Bologna 2009: contro la visione del
Nella meccanica elettorale, tuttavia, è necessario far contare i nomi: prima di tutto, quello del Sindaco. Nel 2004 la proposta politica arrivò con forza trainante a partire dall'alto, da candidati carismatici che impersonavano, e in fin dei conti imponevano, a destra come a sinistra, opposte visioni della città e dei progetti futuri. Guazzaloca, l'uomo della liberazione della bolognesità dalla sola connotazione progressista a vantaggio delle tradizioni più popolari, tutto Camera di Commercio e sicurezze statiche; Cofferati, il messia della Bologna riformista e inclusiva, internazionalista e mirabolante. Due elementi in comune, affatto casuali: la personalità universalmente riconosciuta nel proprio campo dietro alla quale saldare progetti politici compiuti; l'estraneità – per certi tratti, quasi aperta ostilità – alle strutture di partito locali, portatrici sane di frazionismo.
Nel 2009 gli idoli sono caduti. Quei nomi si sono sgonfiati, in uno scenario di profonda disillusione verso entrambi i vecchi paladini. Da una parte, il Sindaco Cofferati ha dimostrato un'imbarazzante inconsistenza di identificazione popolare rispetto al candidato Cofferati: lo sperperamento del sorprendente slancio ideale e partecipatorio coagulato dai bolognesi attorno alla sua persona appare decisamente più colpevole di ogni risultato effettivamente rivendicabile dalla sua Amministrazione. Dall'altra, il bolognese Guazzaloca – punto nell'orgoglio dalla (per lui) immeritata sconfitta del 2004 – deve giustificare l'atteggiamento infantile dell'abbandono della vita politica bolognese durante questi anni per rincorrere il posto di lavoro gentilmente offerto dall'amico Casini a Roma, come Garante di non sa ancora nemmeno lui cosa. Classico privilegio di casta, altro che “amore per la città”.

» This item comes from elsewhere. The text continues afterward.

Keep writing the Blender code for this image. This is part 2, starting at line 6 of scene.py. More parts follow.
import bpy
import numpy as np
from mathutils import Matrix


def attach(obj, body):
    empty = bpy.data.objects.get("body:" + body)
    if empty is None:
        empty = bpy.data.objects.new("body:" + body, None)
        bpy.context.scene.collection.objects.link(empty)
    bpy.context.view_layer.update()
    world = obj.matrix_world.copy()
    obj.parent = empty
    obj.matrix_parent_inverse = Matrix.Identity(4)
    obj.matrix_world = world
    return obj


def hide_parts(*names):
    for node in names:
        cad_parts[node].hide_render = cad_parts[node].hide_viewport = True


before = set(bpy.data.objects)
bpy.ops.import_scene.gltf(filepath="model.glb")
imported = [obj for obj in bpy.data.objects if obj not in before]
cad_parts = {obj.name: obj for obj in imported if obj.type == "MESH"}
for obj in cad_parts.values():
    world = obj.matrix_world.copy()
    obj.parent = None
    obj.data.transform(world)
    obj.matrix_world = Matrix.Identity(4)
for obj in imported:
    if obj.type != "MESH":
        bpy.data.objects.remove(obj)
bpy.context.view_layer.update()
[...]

Le prospettive di riconferma per il 2009 dello scontro obbligato tra i due vecchi contendenti – frutto dell'insipienza dei rispettivi campi politici nel permettere l'emersione di personalità credibilmente alternative – rischiano di porre i bolognesi in un atteggiamento rinunciatario verso la scelta del “male minore”. Se confermata, è facile che il cittadino medio trovi ben poche motivazioni ad esprimere qualcosa di più di inarticolati mugugni di reazione alla prossima iniziativa politica dei due leader.

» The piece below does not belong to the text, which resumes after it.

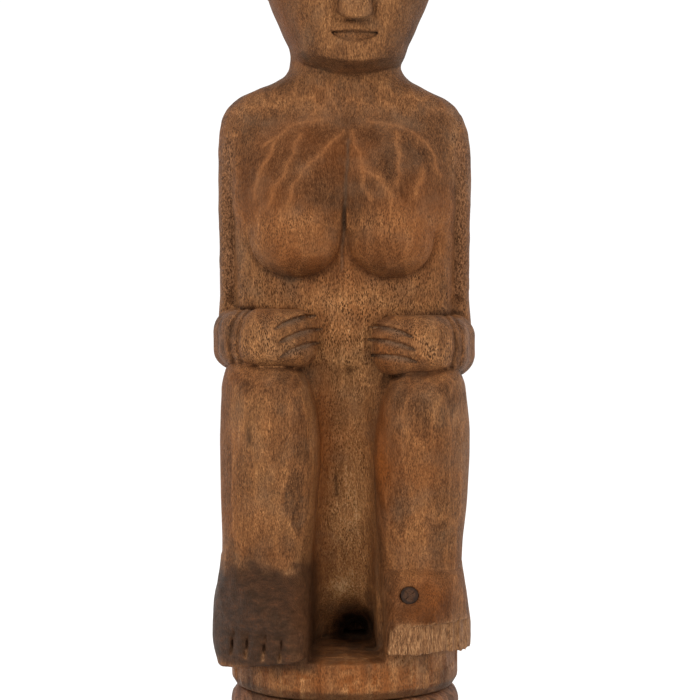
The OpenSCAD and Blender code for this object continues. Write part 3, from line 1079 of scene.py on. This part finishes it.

In questo quadro, dunque, altri nomi è necessario che contino: quelli dei futuri consiglieri. Sui quali ricade ora la responsabilità – e l'opportunità – di dare una scossa alla partecipazione dei bolognesi di fronte al futuro della comunità cittadina. Sfruttando le ampliate maglie di pre-selezione dei candidati in partiti in evidente ricerca di legittimità, è possibile per persone da tempo impegnate in diversi ambiti della vita della città farsi avanti e portare nuova linfa vitale alla pochezza di un vero dibattito sulla Bologna dei prossimi anni. Alle dirigenze di partito il compito di non mortificare queste persone e dare alle istanze che essi rappresenteranno piena cittadinanza politica in programmi comprensivi e coerenti.

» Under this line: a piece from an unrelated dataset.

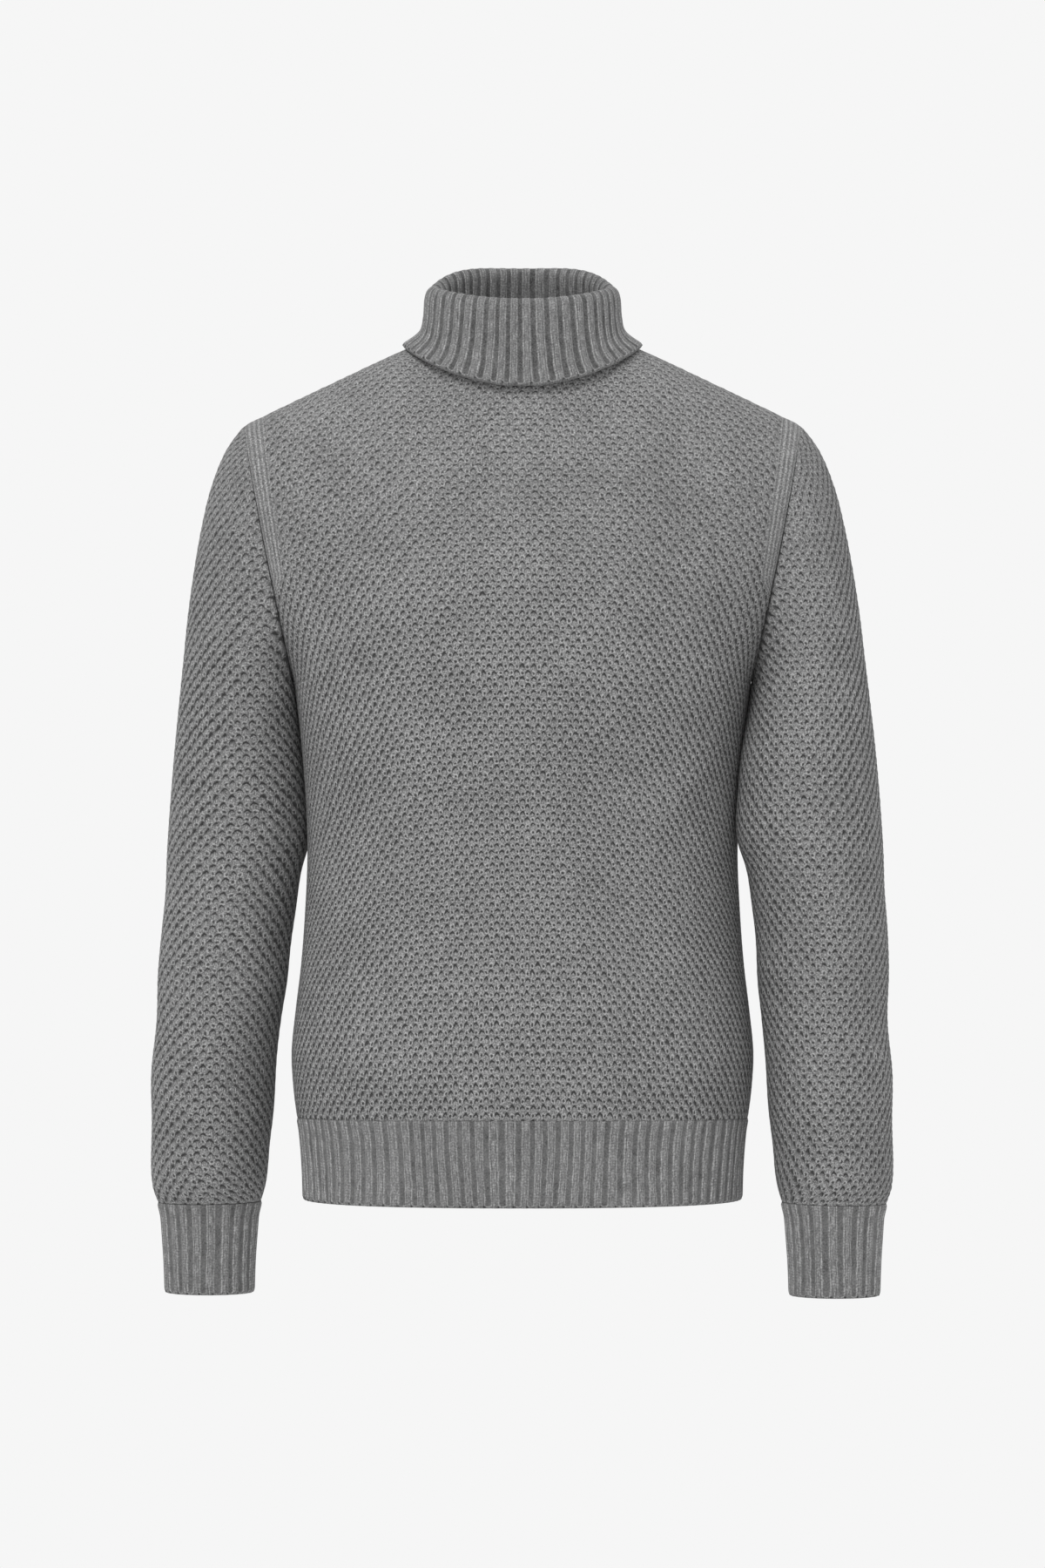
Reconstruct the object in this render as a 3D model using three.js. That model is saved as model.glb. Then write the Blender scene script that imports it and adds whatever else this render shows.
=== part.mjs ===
// A rollneck sweater in thick honeycomb knit, size M, in the hollow form that it has when worn:
// arms down, the tall ribbed collar folded over once, ribbed hem and cuffs.
// Millimetres. +Z is up, the front faces -Y, and the wearer's left arm is on +X.
// The origin is the middle of the neck, level with the high points of the shoulders.
// Each knitted piece is a wall of cloth with an outer and an inner surface and closed edges.

import * as THREE from "three";

// Cloth
const CLOTH_THICK = 3;
const RIB_THICK = 3.2;
const RIB_RISE = 0.75;
const SEAM_GAP = 0.3;

// Body, measured outside the cloth
const ARMPIT_LEVEL = -262;
const RIB_TOP_SIDE = -600;
const RIB_TOP_MIDDLE = -596;
const HEM_LEVEL = -663;
const BODY_SQUARENESS = 2.4;
// The length of a rounded quarter of the body, as a share of its width and depth together
const QUARTER_GIRTH_SHARE = 0.84;
const HEM_RIBS_EACH_HALF = 47;
const HEM_LEVELS = [0, 0.2, 0.6, 1];

// Armhole: a loop from the shoulder point down to the armpit, the same at front and back
const SHOULDER_POINT = { out: 217, up: -60 };
const ARMPIT_POINT = { out: 178, up: ARMPIT_LEVEL };
const ARMHOLE_HALF_DEPTH = 56;
const ARMHOLE_BOW = 1.5;
const ARMHOLE_PULL_POWER = 1.5;

// Neckline, where the collar is linked on, and how much of a panel's width it takes
const NECK = { out: 78, up: 6, front: 66, frontUp: -20, back: 62, backUp: 16 };
const NECK_SHARE = 1 / 3;
const NECK_CURVE = 1.5;
const NECK_LEAN_DEG = 50;
const SHOULDER_LEAN_DEG = 90;
const SHOULDER_SHARE = 0.45;
const EASE_SHARE = 0.2;
const EASE_SAMPLES = 8;
const EASE_FADE = 7;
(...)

Ancora due nomi : le singole tematiche e i cittadini stessi. Le priorità di azione certo non scarseggiano: manca la capacità di sapersi rendere conto della razionale comprensione dei problemi, dell'ingarbugliato filo di cause ed effetti, della necessità di soluzioni creative. Soprattutto i bolognesi faranno la differenza: nell'informare e nell'essere informati. Nel coinvolgere e lasciarsi coinvolgere, nuotando contro la corrente del “male minore”. Il 2004 ha dimostrato che il livello di attenzione e mobilitazione è straordinariamente alto a Bologna, ma ha bisogno di incentivi per tenere ampia la visuale oltre il proprio giardino, evitando di rinchiudersi negli interessi di bottega – è proprio il caso di dirlo – e frustrati obiettivi polemici personali.
Le elezioni comunali di giugno 2009 non siano un evento che capita, come la pioggia. Se non citiamo Gaber ad ogni pié sospinto solo per illuminata mancanza di originalità, partecipazione è libertà propositiva. La possibilità concreta che il singolo individuo, attraverso il proprio impegno congiunto con altri, influenzi le future scelte della collettività. Che Bologna sia popolata da cittadini – e non da gente – è proprio nei prossimi mesi il momento di dimostrarlo. Altrimenti la casta immobile è tutto ciò che ci meritiamo.